THE PROBLEM:
All of the data below must be repeated exactly.
============================================================
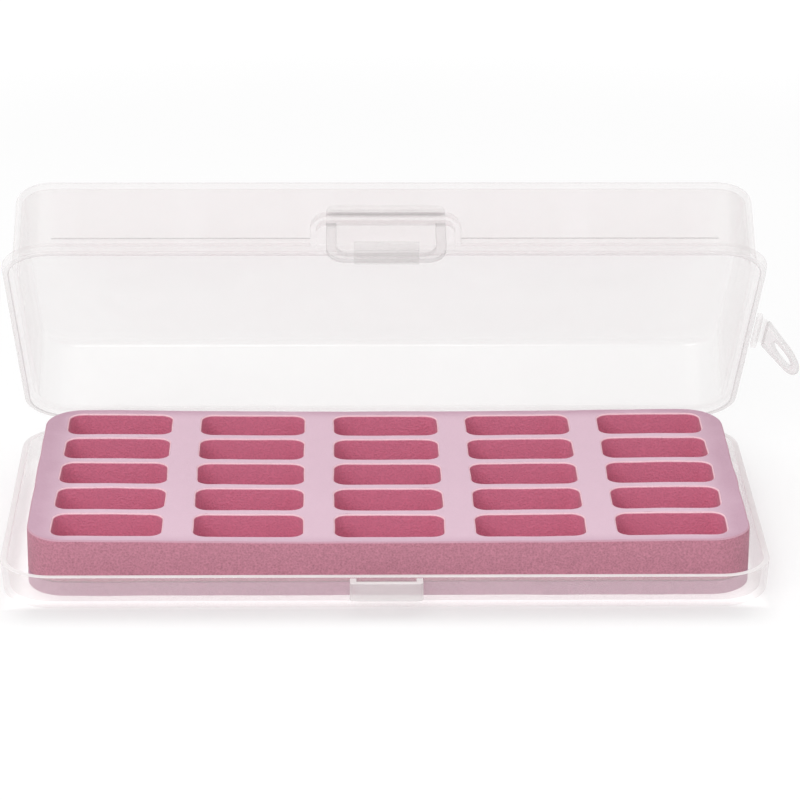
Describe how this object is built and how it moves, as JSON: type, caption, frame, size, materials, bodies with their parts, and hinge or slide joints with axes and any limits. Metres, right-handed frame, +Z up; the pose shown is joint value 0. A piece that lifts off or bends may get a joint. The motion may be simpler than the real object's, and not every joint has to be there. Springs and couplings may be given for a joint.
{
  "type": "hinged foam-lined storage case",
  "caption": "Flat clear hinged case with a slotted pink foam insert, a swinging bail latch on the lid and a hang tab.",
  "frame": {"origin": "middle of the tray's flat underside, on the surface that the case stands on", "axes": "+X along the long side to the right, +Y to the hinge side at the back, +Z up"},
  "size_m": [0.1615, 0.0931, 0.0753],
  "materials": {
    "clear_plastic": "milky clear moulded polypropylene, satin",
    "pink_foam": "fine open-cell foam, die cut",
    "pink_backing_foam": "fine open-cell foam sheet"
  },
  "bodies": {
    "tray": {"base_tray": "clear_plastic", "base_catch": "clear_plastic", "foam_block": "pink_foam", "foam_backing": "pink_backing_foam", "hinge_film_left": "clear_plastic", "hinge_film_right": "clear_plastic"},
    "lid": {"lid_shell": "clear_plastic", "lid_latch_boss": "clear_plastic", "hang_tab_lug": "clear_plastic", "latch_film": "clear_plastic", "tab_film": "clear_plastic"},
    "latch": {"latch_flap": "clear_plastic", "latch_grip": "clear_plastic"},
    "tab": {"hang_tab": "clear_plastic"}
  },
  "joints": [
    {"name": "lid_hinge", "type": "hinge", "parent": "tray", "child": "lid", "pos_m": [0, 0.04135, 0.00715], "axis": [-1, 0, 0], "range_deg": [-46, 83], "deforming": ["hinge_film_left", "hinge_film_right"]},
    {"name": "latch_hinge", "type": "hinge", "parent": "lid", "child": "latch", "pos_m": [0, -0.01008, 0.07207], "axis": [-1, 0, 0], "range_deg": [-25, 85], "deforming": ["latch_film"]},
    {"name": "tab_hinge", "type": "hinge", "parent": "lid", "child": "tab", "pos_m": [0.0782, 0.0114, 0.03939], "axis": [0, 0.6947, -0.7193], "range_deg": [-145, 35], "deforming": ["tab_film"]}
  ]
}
============================================================
ANSWER TO THE TASK:
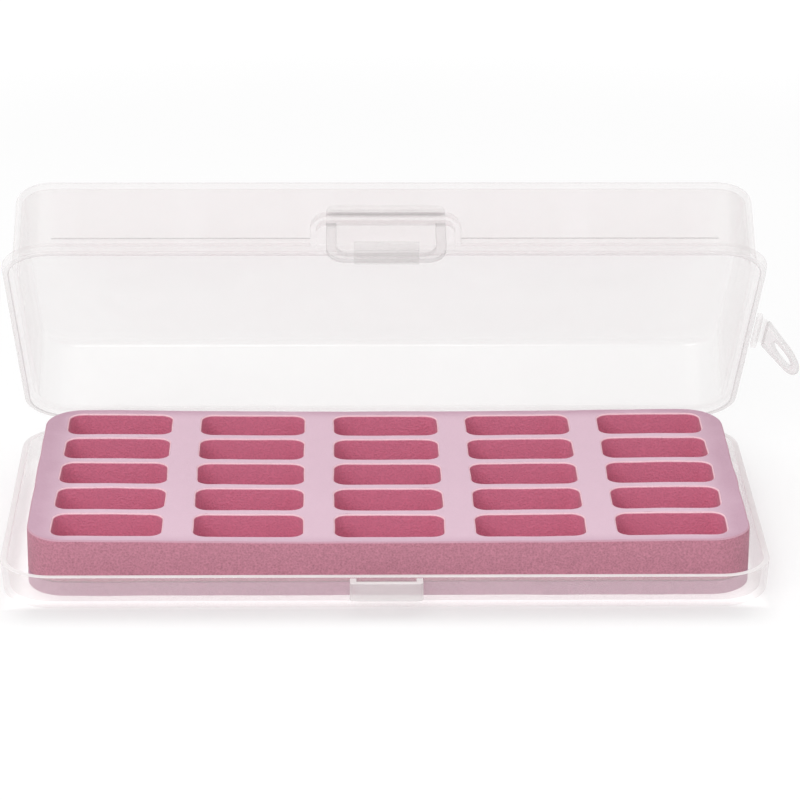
Describe how this object is built and how it moves, as JSON: type, caption, frame, size, materials, bodies with their parts, and hinge or slide joints with axes and any limits. Metres, right-handed frame, +Z up; the pose shown is joint value 0. A piece that lifts off or bends may get a joint. The motion may be simpler than the real object's, and not every joint has to be there. Springs and couplings may be given for a joint.
{
  "type": "hinged foam-lined storage case",
  "caption": "Flat clear hinged case with a slotted pink foam insert, a swinging bail latch on the lid and a hang tab.",
  "frame": {"origin": "middle of the tray's flat underside, on the surface that the case stands on", "axes": "+X along the long side to the right, +Y to the hinge side at the back, +Z up"},
  "size_m": [0.1615, 0.0931, 0.0753],
  "materials": {
    "clear_plastic": "milky clear moulded polypropylene, satin",
    "pink_foam": "fine open-cell foam, die cut",
    "pink_backing_foam": "fine open-cell foam sheet"
  },
  "bodies": {
    "tray": {"base_tray": "clear_plastic", "base_catch": "clear_plastic", "foam_block": "pink_foam", "foam_backing": "pink_backing_foam", "hinge_film_left": "clear_plastic", "hinge_film_right": "clear_plastic"},
    "lid": {"lid_shell": "clear_plastic", "lid_latch_boss": "clear_plastic", "hang_tab_lug": "clear_plastic", "latch_film": "clear_plastic", "tab_film": "clear_plastic"},
    "latch": {"latch_flap": "clear_plastic", "latch_grip": "clear_plastic"},
    "tab": {"hang_tab": "clear_plastic"}
  },
  "joints": [
    {"name": "lid_hinge", "type": "hinge", "parent": "tray", "child": "lid", "pos_m": [0, 0.04135, 0.00715], "axis": [-1, 0, 0], "range_deg": [-46, 83], "deforming": ["hinge_film_left", "hinge_film_right"]},
    {"name": "latch_hinge", "type": "hinge", "parent": "lid", "child": "latch", "pos_m": [0, -0.01008, 0.07207], "axis": [-1, 0, 0], "range_deg": [-25, 85], "deforming": ["latch_film"]},
    {"name": "tab_hinge", "type": "hinge", "parent": "lid", "child": "tab", "pos_m": [0.0782, 0.0114, 0.03939], "axis": [0, 0.6947, -0.7193], "range_deg": [-145, 35], "deforming": ["tab_film"]}
  ]
}